Just spent a few seconds surfing their community, and performance wise it doesn’t seem to hold a candle to Discourse. From a UX perspective, I do like that they include a “Login to Reply button” that’s very persistent on topic pages. Need to think about the large number of non-registered users who come to the community. Will be good to keep an eye on them, but Discouse would be hard to beat.
I do not think that these two forums should be opposed. They simply different, and are in different weight categories. Just look at the huge work that has been done here on a regular basis. It is difficult to maintain such a pace not for one month, but for years.
These are two different products written in different languages, although they are United by one word: “forum”.

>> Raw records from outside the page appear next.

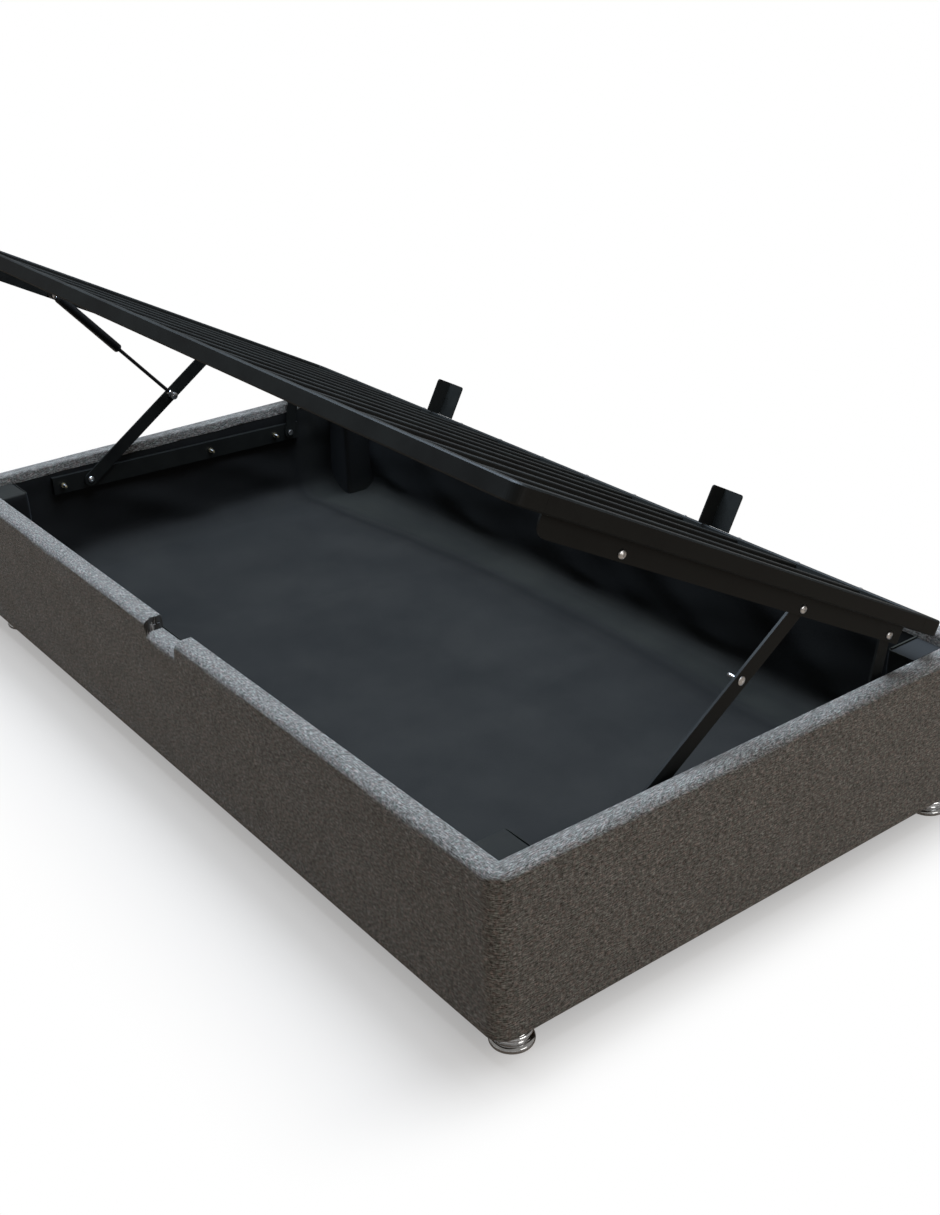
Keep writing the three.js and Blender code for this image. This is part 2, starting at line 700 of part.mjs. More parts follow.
function strutCylinder() {
  const bore = cylinderRadius - cylinderWall;
  const gland = cylinderEnd - cylinderEndWall;
  const tube = turnedY([
    [cylinderStart, 0], [cylinderStart, cylinderRadius - cylinderChamfer],
    [cylinderStart + cylinderChamfer, cylinderRadius], [cylinderEnd - cylinderChamfer, cylinderRadius],
    [cylinderEnd, cylinderRadius - cylinderChamfer], [cylinderEnd, rodRadius + pinClearance],
    [gland, rodRadius + pinClearance], [gland, bore], [cylinderStart + cylinderEndWall, bore],
    [cylinderStart + cylinderEndWall, 0],
  ]);
  const eye = new THREE.Shape();
  eye.absarc(0, 0, eyeRadius, 0, 2 * Math.PI);
  const hole = sideProfile(new THREE.Shape().absarc(0, 0, pinRadius + pinClearance, 0, 2 * Math.PI),
    -eyeWidth, eyeWidth);
  return combine(tube, { add: [sideProfile(eye, -eyeWidth / 2, eyeWidth / 2, round / 2)], cut: [hole] });
}

function strutRod(length) {
  const bore = cylinderRadius - cylinderWall - pinClearance;
  const rod = turnedY([
    [pistonStart, 0], [pistonStart, bore], [pistonStart + pistonLength, bore],
    [pistonStart + pistonLength, rodRadius], [length, rodRadius], [length, 0],
  ]);
  const socket = new THREE.Shape();
  socket.absarc(length, 0, socketRadius, 0, 2 * Math.PI);
  return combine(rod, { add: [sideProfile(socket, -socketWidth / 2, socketWidth / 2, round / 2)] });
}

function buildStrut() {
  const strut = hinged(model, pivotE.x, pivotE.y, toDegrees(strutVector.angle()));
  strut.position.x = -strutX;
  addPiece(strut, 'strut_cylinder', strutCylinder(), 'cylinder');
  addPiece(strut, 'strut_rod', strutRod(strutVector.length()), 'chrome');
}

buildBase();
buildLinkage();
buildPlatform();
buildStrut();

export default model;
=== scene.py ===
# %% [markdown]
# # Metal ottoman bed with its platform raised
# An upholstered storage base stands on chrome feet. A slatted black steel platform swings up over
# the hinge side on a linkage at each short end, helped by a gas strut at the left one. The solids
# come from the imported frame, and this file gives them cloth, metal, light and a camera. Sizes are
# in metres. X runs along the bed, Z is up from the floor, and the front, the wall with the hand
# notch, is at -Y.

# %% Load the frame
import json
import math

import bpy
import numpy as np
from mathutils import Matrix, Vector


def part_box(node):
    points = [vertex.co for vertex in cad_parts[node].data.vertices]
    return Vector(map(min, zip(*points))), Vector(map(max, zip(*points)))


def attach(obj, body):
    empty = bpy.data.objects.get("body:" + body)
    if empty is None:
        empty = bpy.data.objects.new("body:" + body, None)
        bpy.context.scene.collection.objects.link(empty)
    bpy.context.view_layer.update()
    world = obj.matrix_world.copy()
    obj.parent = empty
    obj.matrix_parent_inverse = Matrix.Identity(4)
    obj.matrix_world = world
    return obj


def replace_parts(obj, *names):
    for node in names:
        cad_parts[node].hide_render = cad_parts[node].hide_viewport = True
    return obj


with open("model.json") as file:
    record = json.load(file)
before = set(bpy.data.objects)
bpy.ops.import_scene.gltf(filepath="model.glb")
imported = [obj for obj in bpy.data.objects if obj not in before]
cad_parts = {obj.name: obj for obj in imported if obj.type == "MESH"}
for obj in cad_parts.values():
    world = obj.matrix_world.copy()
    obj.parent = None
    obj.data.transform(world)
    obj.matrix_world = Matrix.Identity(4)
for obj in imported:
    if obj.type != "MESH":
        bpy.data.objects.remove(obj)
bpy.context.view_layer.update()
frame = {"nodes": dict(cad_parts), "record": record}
scene = bpy.context.scene
scene.view_settings.view_transform = "Standard"
print("solids:", len(frame["nodes"]))

# %% [markdown]
# ## Main sizes
# These repeat the driving sizes of the solids, because a piece made here has to sit where its solid
# does. They could be read from the solids' boxes, but a named number says what it is.

# %% Sizes of the base
LENGTH, WIDTH, HEIGHT, FOOT = 2.080, 1.142, 0.311, 0.040
TOP = FOOT + HEIGHT
ENDS = ((-1, "left"), (1, "right"))
print("base:", LENGTH, "x", WIDTH, "with its rim at", TOP)

# %% [markdown]
# ## Camera
# The photograph looks down on the right front corner. A camera can be placed by eye, but then edges
# drift by many pixels. Here its place, its three angles and its focal length in pixels were fitted
# to the edges of the box, the platform and the pivots.

# %% Camera
AZIMUTH, ELEVATION, ROLL = 53.51, 26.22, -2.02
FOCAL_PIXELS, IMAGE_HEIGHT, SENSOR = 1558.0, 1215.0, 36.0
CAMERA_PLACE = (2.4947, -1.6729, 1.6896)


def aim(azimuth, elevation, roll):
    """Rotation whose columns are right, up and back: back = (sin a cos e, -cos a cos e, sin e)."""
    a, e, r = map(math.radians, (azimuth, elevation, roll))
    back = Vector((math.sin(a) * math.cos(e), -math.cos(a) * math.cos(e), math.sin(e)))
    right = Vector((math.cos(a), math.sin(a), 0.0))
    up = back.cross(right)
    across = right * math.cos(r) + up * math.sin(r)
    upward = up * math.cos(r) - right * math.sin(r)
    return Matrix((across, upward, back)).transposed()


camera_data = bpy.data.cameras.new("camera")
camera_data.sensor_width = SENSOR
camera_data.lens = SENSOR * FOCAL_PIXELS / IMAGE_HEIGHT
camera = bpy.data.objects.new("camera", camera_data)
camera.matrix_world = Matrix.Translation(CAMERA_PLACE) @ aim(AZIMUTH, ELEVATION, ROLL).to_4x4()
scene.collection.objects.link(camera)
scene.camera = camera
print("lens:", round(camera_data.lens, 2), "mm")

# %% [markdown]
# ## Lamps
# The light in the photograph is soft and comes from above, so the rim is light and cool and the
# walls stay dark and warm. Small lamps would draw hard shadows. One large cool rectangle high over
# the bed gives the soft ones, and a weak warm lamp lifts the right end wall.

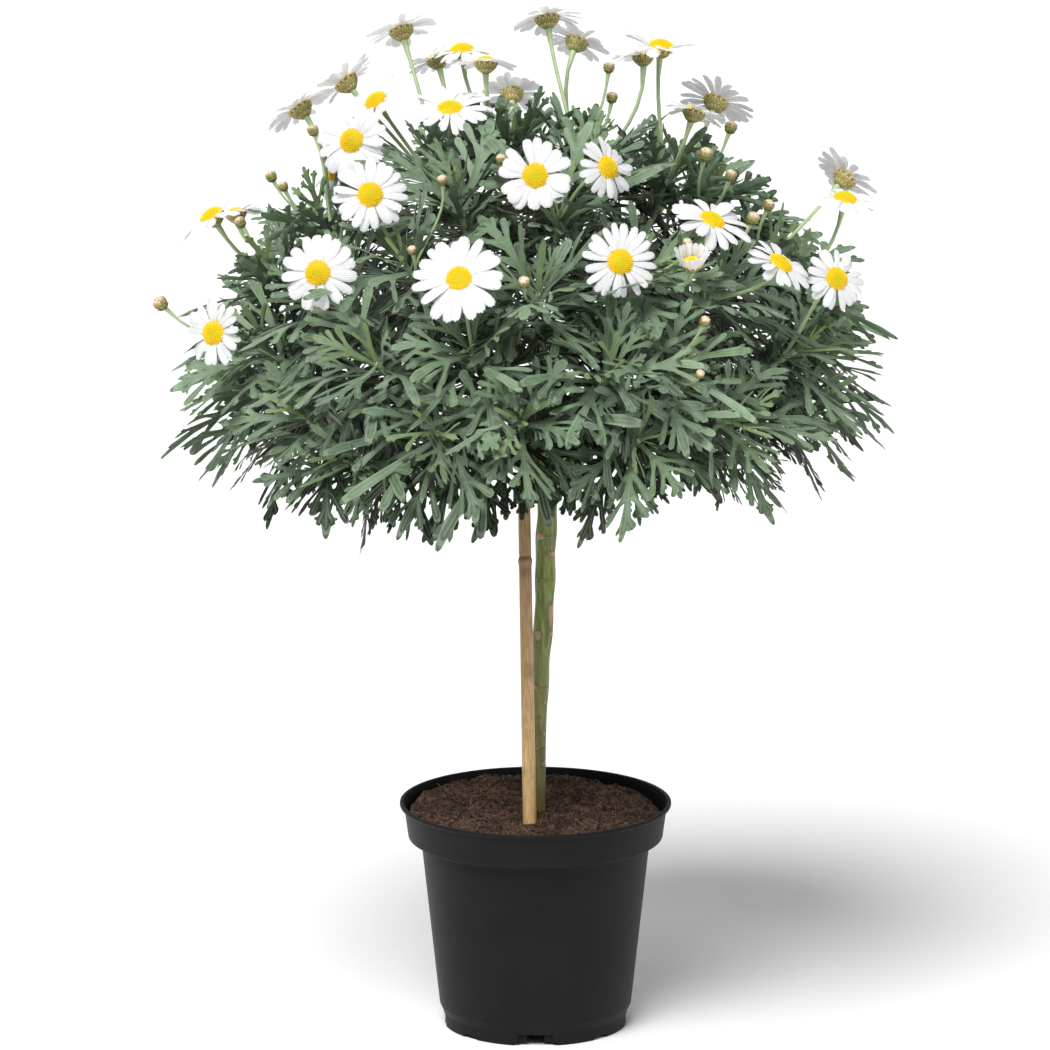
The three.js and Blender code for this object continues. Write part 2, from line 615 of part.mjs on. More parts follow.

They may be written in different languages but that’s irrelevant. That’s like saying that Coke and Pepsi are different products made of different ingredients. They are for exactly same use purposes, thus they are competitors. Not equal competitors, though. Discourse is miles ahead in every way and the gap measured in time is getting wider all the time. However, Flarum will gain basic functionalities while the more mature software gains all kinds of minor enhancements and niche features. Thus the gap in terms of software greatness may be even shrinking, depending on what you value.
As an outcome, Discourse will always be more advanced, but Flarum can become a reasonable alternative if you for whatever reason don’t want to use Discourse. As Flarum matures it won’t be significantly worse for many use cases. User experience on both is already very similar because of heavy cross-breading. Yes, Discourse has learned something from Flarum, too. The vertical slider bar on the right when you are reading a topic was initially Flarum’s idea if I’m right. Flarum on the other hand has been watching closely what its big brother is doing which is the main reason for software similarity. And they will continue bringing the best features of Discourse into their software.